§ **Exercise requirements**:
In the listing below, find the line holding "# The two ends: each" and the line holding "points = [vertex.co". Write out those two lines and all lines between, exactly, and nothing more.
┏━━
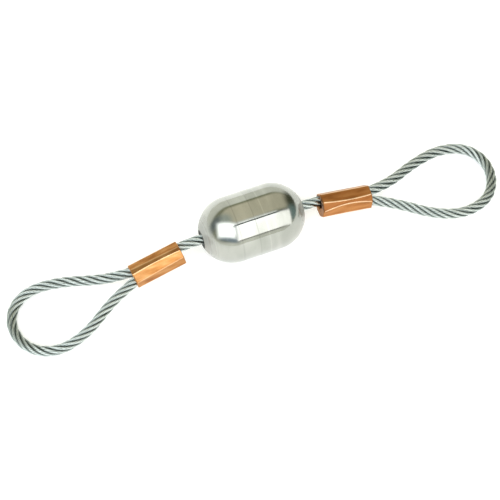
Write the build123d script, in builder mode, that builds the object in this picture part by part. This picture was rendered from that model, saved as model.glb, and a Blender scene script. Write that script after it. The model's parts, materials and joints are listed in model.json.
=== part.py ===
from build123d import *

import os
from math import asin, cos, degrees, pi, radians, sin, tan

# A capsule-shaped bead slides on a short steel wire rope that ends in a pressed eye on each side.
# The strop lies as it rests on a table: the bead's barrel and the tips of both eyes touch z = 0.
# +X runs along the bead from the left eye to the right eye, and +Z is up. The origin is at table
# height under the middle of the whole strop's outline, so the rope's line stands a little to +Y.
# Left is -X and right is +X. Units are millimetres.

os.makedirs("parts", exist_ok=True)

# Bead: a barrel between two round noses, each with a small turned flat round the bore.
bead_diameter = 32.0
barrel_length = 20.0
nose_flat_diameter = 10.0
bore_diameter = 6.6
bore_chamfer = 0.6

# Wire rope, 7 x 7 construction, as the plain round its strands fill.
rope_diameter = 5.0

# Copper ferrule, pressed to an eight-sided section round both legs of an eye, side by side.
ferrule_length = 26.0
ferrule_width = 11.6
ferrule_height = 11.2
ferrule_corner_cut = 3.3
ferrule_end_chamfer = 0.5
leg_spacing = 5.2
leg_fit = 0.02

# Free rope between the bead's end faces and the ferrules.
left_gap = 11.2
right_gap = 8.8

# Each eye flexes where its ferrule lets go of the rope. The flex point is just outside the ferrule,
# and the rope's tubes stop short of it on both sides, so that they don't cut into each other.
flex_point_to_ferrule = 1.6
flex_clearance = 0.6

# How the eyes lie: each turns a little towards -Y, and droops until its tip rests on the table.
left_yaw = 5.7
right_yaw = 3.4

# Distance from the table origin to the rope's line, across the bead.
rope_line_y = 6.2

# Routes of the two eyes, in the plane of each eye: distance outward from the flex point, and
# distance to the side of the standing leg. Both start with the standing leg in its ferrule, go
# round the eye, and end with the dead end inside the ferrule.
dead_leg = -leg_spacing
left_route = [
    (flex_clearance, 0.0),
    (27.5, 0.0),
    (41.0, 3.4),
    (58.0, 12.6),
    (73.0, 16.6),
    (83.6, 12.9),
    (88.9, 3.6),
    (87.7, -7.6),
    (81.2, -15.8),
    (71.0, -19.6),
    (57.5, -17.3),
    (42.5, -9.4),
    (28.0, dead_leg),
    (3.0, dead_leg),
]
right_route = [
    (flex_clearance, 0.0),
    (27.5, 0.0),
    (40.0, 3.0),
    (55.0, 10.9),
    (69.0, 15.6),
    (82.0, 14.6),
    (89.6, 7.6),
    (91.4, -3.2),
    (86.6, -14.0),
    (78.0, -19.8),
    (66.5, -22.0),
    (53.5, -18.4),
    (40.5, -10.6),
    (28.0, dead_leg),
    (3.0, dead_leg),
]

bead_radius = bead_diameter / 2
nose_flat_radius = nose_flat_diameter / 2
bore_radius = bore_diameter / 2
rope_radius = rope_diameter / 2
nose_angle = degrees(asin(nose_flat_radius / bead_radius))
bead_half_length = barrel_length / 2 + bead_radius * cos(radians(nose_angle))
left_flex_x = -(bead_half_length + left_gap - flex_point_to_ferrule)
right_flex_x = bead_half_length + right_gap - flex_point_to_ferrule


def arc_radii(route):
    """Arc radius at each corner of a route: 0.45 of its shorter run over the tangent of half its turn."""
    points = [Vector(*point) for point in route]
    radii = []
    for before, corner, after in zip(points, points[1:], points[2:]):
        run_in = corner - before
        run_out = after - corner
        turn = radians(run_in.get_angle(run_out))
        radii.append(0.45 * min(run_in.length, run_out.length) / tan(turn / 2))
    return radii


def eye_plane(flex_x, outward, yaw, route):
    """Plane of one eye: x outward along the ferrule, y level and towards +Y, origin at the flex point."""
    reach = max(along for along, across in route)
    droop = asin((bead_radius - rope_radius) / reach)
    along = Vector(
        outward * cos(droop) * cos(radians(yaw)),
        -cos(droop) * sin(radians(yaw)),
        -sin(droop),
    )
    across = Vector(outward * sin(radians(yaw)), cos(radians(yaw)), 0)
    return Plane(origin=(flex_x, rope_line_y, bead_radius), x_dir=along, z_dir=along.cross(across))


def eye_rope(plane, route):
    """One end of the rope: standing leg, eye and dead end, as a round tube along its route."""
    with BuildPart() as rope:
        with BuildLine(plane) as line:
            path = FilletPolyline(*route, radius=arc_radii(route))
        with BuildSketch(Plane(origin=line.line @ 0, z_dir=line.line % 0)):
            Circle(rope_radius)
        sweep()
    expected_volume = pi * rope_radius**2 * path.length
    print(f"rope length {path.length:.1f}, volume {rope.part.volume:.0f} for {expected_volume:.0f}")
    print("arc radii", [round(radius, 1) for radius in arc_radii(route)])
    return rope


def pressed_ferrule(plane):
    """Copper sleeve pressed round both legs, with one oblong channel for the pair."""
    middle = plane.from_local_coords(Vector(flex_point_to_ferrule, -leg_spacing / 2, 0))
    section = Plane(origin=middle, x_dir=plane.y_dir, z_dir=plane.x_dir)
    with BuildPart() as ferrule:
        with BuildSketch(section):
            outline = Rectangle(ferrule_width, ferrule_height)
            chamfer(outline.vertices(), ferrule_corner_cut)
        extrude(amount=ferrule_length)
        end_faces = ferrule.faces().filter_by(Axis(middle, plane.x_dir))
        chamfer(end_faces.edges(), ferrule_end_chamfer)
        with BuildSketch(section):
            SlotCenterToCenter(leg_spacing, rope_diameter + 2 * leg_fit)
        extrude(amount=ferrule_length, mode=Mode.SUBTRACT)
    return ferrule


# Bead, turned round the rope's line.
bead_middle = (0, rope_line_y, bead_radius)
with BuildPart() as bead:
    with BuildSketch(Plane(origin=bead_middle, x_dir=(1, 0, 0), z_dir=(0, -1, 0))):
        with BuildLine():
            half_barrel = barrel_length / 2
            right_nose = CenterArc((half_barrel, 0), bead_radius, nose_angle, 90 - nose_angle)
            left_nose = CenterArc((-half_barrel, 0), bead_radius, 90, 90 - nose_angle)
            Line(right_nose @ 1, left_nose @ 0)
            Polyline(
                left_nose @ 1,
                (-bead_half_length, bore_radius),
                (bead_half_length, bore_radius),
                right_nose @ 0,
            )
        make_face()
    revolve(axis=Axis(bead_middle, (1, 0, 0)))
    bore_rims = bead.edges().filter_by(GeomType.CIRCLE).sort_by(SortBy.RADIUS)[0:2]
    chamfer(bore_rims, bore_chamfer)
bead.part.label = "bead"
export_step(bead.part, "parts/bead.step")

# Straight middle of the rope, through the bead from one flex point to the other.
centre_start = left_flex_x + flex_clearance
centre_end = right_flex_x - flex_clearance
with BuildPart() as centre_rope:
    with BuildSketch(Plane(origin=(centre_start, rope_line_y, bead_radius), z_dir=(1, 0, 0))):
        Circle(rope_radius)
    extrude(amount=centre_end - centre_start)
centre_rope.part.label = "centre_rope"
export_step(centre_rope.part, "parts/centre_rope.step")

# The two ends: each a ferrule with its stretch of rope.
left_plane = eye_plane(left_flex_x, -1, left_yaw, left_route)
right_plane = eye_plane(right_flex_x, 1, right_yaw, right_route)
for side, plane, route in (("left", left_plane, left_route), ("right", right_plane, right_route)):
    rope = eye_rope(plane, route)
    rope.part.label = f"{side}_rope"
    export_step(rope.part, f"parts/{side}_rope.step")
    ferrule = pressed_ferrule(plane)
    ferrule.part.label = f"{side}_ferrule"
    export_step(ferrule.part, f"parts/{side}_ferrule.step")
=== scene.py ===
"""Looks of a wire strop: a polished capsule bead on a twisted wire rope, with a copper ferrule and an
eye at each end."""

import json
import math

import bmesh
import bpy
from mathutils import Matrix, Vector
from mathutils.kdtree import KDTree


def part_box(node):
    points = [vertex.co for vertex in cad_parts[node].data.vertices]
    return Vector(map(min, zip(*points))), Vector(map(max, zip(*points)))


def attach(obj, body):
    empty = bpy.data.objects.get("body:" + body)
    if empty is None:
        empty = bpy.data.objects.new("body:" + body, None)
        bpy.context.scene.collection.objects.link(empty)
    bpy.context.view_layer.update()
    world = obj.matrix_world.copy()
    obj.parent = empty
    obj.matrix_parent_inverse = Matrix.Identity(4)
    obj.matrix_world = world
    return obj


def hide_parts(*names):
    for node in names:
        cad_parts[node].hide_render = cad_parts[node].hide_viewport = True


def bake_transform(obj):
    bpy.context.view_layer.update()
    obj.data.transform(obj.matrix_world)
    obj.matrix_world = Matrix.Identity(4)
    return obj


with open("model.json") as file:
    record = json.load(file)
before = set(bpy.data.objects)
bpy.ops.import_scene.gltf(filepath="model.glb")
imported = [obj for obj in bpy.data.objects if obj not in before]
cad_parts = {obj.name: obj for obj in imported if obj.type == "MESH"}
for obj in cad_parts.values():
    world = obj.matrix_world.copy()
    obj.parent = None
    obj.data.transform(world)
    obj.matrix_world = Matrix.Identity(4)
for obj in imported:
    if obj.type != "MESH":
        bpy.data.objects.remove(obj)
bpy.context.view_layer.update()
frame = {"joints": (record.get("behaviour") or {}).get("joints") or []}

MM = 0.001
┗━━
§ **Worked solution**:
# The two ends: each a ferrule with its stretch of rope.
left_plane = eye_plane(left_flex_x, -1, left_yaw, left_route)
right_plane = eye_plane(right_flex_x, 1, right_yaw, right_route)
for side, plane, route in (("left", left_plane, left_route), ("right", right_plane, right_route)):
    rope = eye_rope(plane, route)
    rope.part.label = f"{side}_rope"
    export_step(rope.part, f"parts/{side}_rope.step")
    ferrule = pressed_ferrule(plane)
    ferrule.part.label = f"{side}_ferrule"
    export_step(ferrule.part, f"parts/{side}_ferrule.step")
=== scene.py ===
"""Looks of a wire strop: a polished capsule bead on a twisted wire rope, with a copper ferrule and an
eye at each end."""

import json
import math

import bmesh
import bpy
from mathutils import Matrix, Vector
from mathutils.kdtree import KDTree


def part_box(node):
    points = [vertex.co for vertex in cad_parts[node].data.vertices]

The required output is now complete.